Desde A Bruxa de Blair que os filmes de terror têm se utilizado da câmera em primeira pessoa para tornar suas tramas ainda mais assustadoras e pessoais, utilizando o intimismo deste formato para aproximar a história do temor imaginável e da realidade palpável. A fórmula ganhou uma franquia lucrativa, a partir de 2007 com Atividade Paranormal, onde o filão ficou ainda mais barato, se eximindo de ter bons atores em nome da situação ficar ainda mais real, já que emula-se um amadorismo nas câmeras. O Herdeiro do Diabo (Devils Due) lembra muito a franquia iniciada por Oren Peli, ainda que mexa com outros tantos temores.
Um dos graves problemas do filme é a completa falta de carisma dos personagens. A dupla recém-casada, formada por Samantha (Allison Miller) e Zach McCall (Zach Gilford) começa a história numa viagem de lua de mel malfadada, em terras estrangeiras, e após um porre homérico eles voltam para casa, descobrindo que tem uma gravidez deveras cedo. Após isso, o registro em vídeo do futuro pai mostra que a esposa começa a agir de modo estranho e paranoico, variando as imagens entre sua câmera e outras filmagens de vigilância. O inconveniente é que nem uma e nem outra são cativantes e não despertam praticamente nenhuma curiosidade em seu espectador.
A fita dirigida pela dupla Matt Bettinelli-Olpin e Tyler Gillett se vale do viés mitológico ligado ao apocalipse cristão, iniciando sua narração com trechos da Bíblia Sagrada, remetendo ao nascimento de inúmeros anticristos pelo curso da história. Curioso é que tal coisa já havia sido feita recentemente, em O Último Exorcismo, que fazia mais questão de disfarçar tal coisa. O grande twist é evitado nesse filme de 2014, já deixando claro que será a mesma temática de A Profecia e O Bebê de Rosemary, mas sem a sutileza de Donner ou Polanski, dando lugar a uma abordagem das mais manjadas.
Uma das poucas coisas válidas são os sinais que ocorrem em volta de Samantha, ainda que estes não sejam sutis, tampouco bem interpretados, os muitos rompantes de violência não são plenamente explorados graças a câmera trêmula, que não permite olhar a expressão facial de Alllison Miller, que leva mais jeito do que qualquer protagonista de Atividade Paranormal. Mesmo assim a direção segue irritante, levantando a possibilidade de forças malignas estarem manipulando até as filmagens – uma quebra da quarta-parede desnecessária e pretensiosa, que piora com os aspectos visuais demasiado grotescos.
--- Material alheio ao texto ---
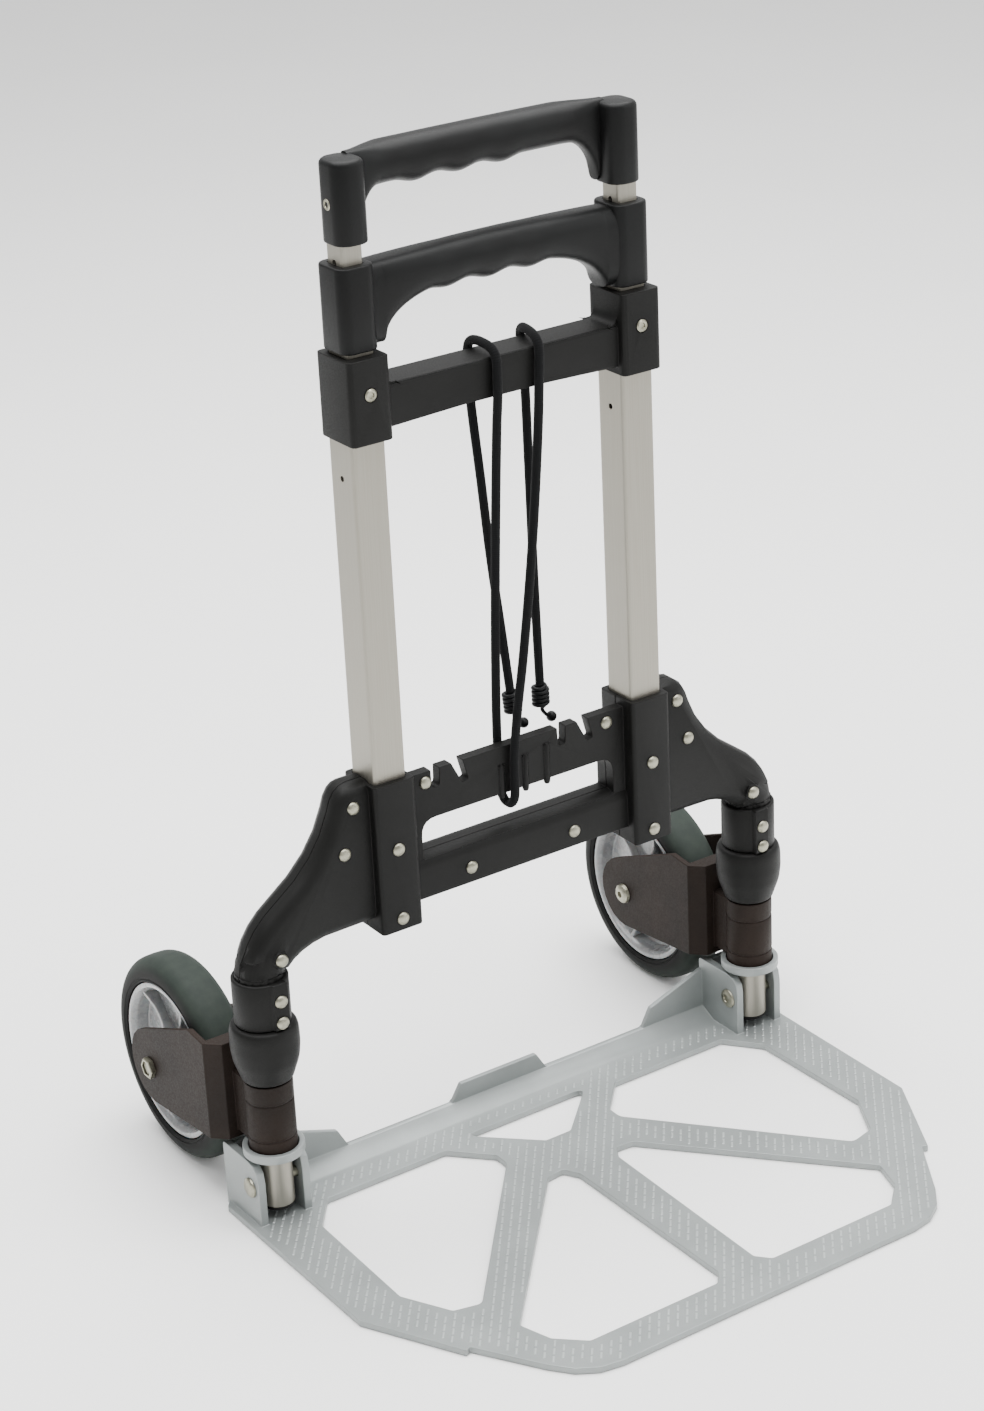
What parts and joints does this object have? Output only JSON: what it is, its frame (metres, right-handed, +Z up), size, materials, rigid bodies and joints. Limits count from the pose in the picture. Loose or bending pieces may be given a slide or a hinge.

Nem mesmo os sustos valem muito o interesse do público ávido por tal artifício, até as discussões de relação causam mais medo do que as tomadas em ambientes escuros, sem qualquer produção de suspense. Algo milenar e que causa tanto medo na população geral desde então deveria ter uma abordagem mais assertiva e menos variante. A troca das câmeras é confusa e fica ainda mais evidente quando Zach resolve investigar o que acontece de errado com a sua esposa.
O filme muda de gênero, deixando de ser um sub-produto de terror para virar uma amostra de poderes paranormais sinistros, lembrando muito o recente Poder Sem Limites, obviamente muito mais galhofado e imberbe. Os fatos que seguem perdem a razão e o sentido com a investigação mal realizada pelo sujeito que deveria ser o sustentáculo da família. Até o seu ethos é traído, com o ânimo dobre de Zach sendo mostrado, ao não saber se abandona os não pretensos membros de sua família. Outra incoerência enorme é o personagem manter a câmera segura a despeito de toda a perseguição que sofre ao tentar chegar ao âmago do sinistro nascimento. O desenrolar foi tão esquizofrênico que os créditos acabam com uma música alegre, afirmando que tais coisas irremediavelmente aconteceriam, pois antes dos reclames, a cena inicial de lua de mel se reprisa com outro casal e em outro canto do mundo, mostrando a inexorabilidade destes preceitos, e claro, jogando uma pá de cal em cima de qualquer bom senso que poderia ocorrer com os realizadores. Nada em O Herdeiro do Diabo é coerente ou bem construído, fazendo dele um sub-produto ainda mais inferior à franquia Atividade Paranormal.